★★★★ CINDERELLA, SADLER'S WELLS Matthew Bourne puts Cinderella through the Blitz
Even if Matthew Bourne were never to choreograph another step, he could fill theatres in perpetuity by rotating old stock. Cinderella, made in 1997, was the follow-up to his break-out hit Swan Lake but, never quite happy with it, he reworked it in 2010, replacing the musicians in the pit with a custom-made recording of an 82-piece orchestra. It’s this version that now appears, slated to follow its London dates with an exhaustive UK tour. At least now no-one in Milton Keynes or Sheffield can complain that the regions are shortchanged by getting piped music. Everyone is. Elevated to the status of movie sound track, Prokofiev’s score now comes complete with Dolby surround sound and added air raid sirens. The volume is such that you now feel the music through your feet.

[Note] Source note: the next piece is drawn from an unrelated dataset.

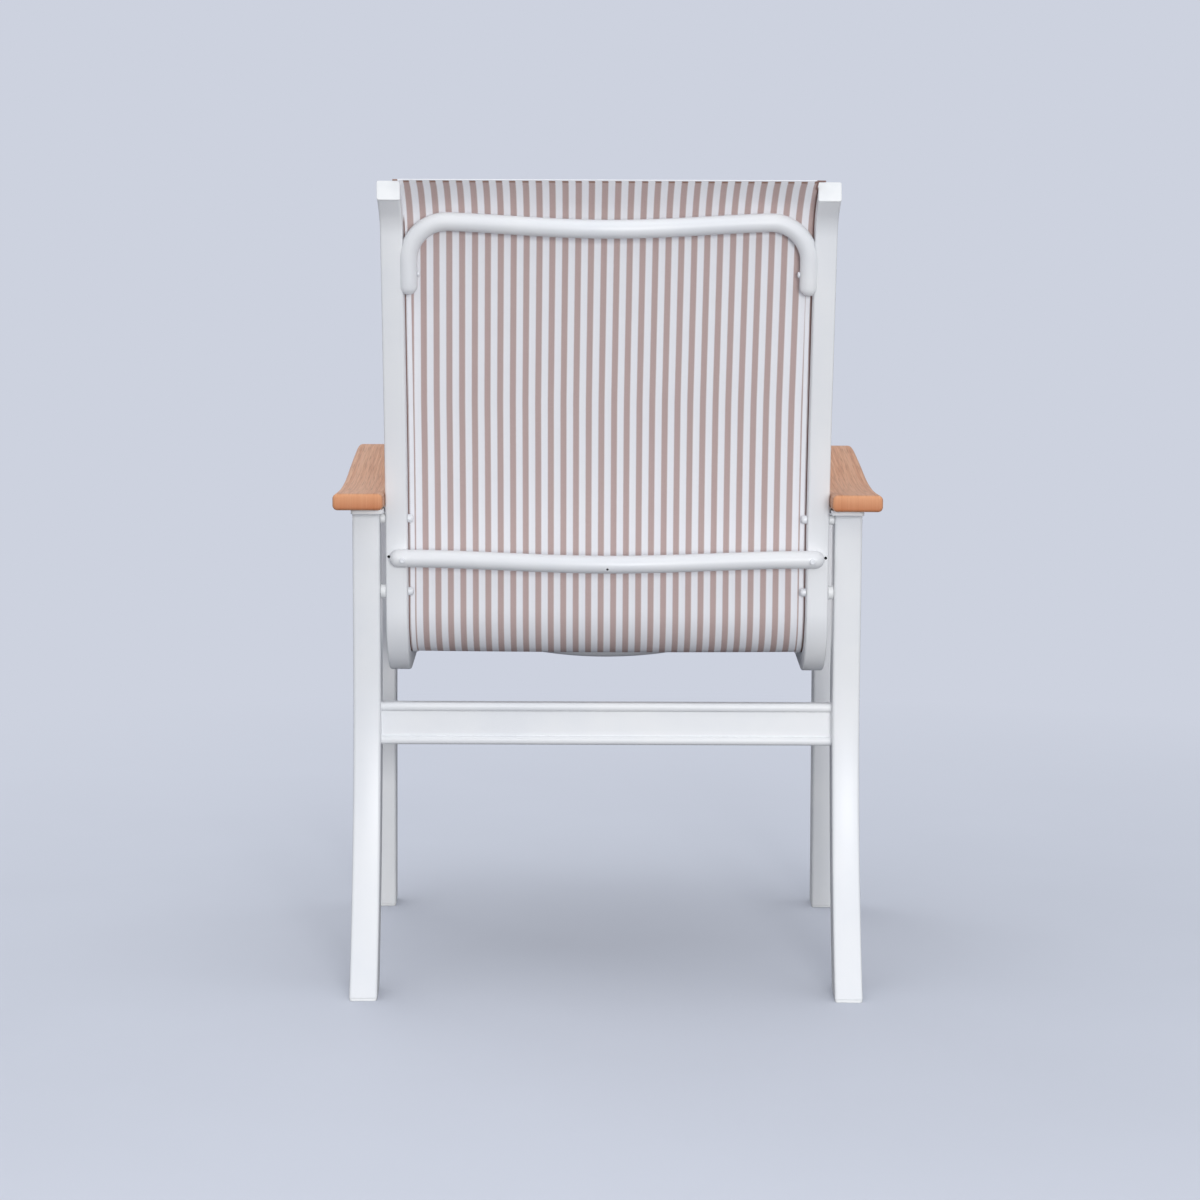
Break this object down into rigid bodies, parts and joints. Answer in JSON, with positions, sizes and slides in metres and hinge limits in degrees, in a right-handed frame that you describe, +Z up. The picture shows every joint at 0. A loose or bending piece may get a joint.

Bourne’s musical responses are key to his creativity. Connecting the tragic tug of Cinderella’s opening bars to Pathé newsreel of fire-bombed buildings in the London Blitz feels like a lightbulb moment, and the story flows from there, its romance heightened by the era’s sense of fatalism. The downtrodden heroine’s big night out is at the Café de Paris – the historic subterranean Soho dancehall that was thought to be bomb-proof until it scored a direct hit. Thus Cinders’ Prince is an off-duty RAF pilot and the realm through which he conducts his search for the girl with the missing shoe is a devastated central London in 1941.Lez Brotherston’s designs for Bourne’s shows are always a talking point, but in Cinderella he surpassed himself, evoking the sights of London in black and white and smoky greys, an extension of the Pathé newsreel style. We see St Paul’s rising above rubble, we enter an Underground station with its tarts and pickpockets. Everywhere are gap-toothed terraces, twisted railings, heaps of death. His magical coup de théâtre is to show the bombing of the Café de Paris in reverse, the destroyed venue strewn with bodies restored before our disbelieving eyes. It’s a devilish twist on that old ballet tradition, the Transformation Scene with its fairies and magic forests.
Film buffs and ballet buffs can take equal satisfaction playing the “Did you spot…?” game. Powell and Pressburger’s A Matter of Life and Death underpins the RAF theme. Cinders’ ghastly stepmother (Michaela Meazza, done up to look like Joan Crawford and also Cruella de Vil) is an obvious nod to Mommy Dearest. The Angel (Bourne’s substitute for the fairy godmother) tips a hat to Fred Astaire. The choreographic references stack up: The Red Shoes, Romeo and Juliet, Sleeping Beauty, Manon. In truth, the visual interest is so dense and multi-layered that it hardly matters that much of Bourne’s choreography is unmemorable.
It’s a blast, and the music will haunt you for days
The important thing is that it pushes the story forward, although there are moments (a long solo for Liam Mower’s camp Angel) that make you aware of an overabundance of music and not quite enough ideas to fill it. It’s to Bourne’s credit, though, that he reinstates some marvellous sections of Prokofiev in the third act that other productions habitually cut.
As in last year’s triumphant The Red Shoes, this production is blessed in Ashley Shaw (main picture, and above), a dance-actress of subtlety, power and grace who can make a drab cardigan and skirt look like Dior as she twirls around the living-room partnered by a coat-stand. Is it that Shaw makes Bourne’s choreography look better than it is, or did her talent inspire him to his best work? Perhaps both.
Elsewhere, the best dance moves are for the masses, and the final jitterbug as the curtain comes down the best of all. Bourne has always had a good eye for picking out the essence of social dances and adding his stamp. It has to be said that, narratively, some elements of this Cinderella are a little fuzzy. Premonitions and flashbacks are not always well flagged, to the extent that I was left unsure exactly when Cinders and Andrew Monaghan’s dashing airman first actually met. But given the overall dramatic thrust and visual tremendousness of this piece, it hardly matters. It’s a blast, and the music will haunt you for days.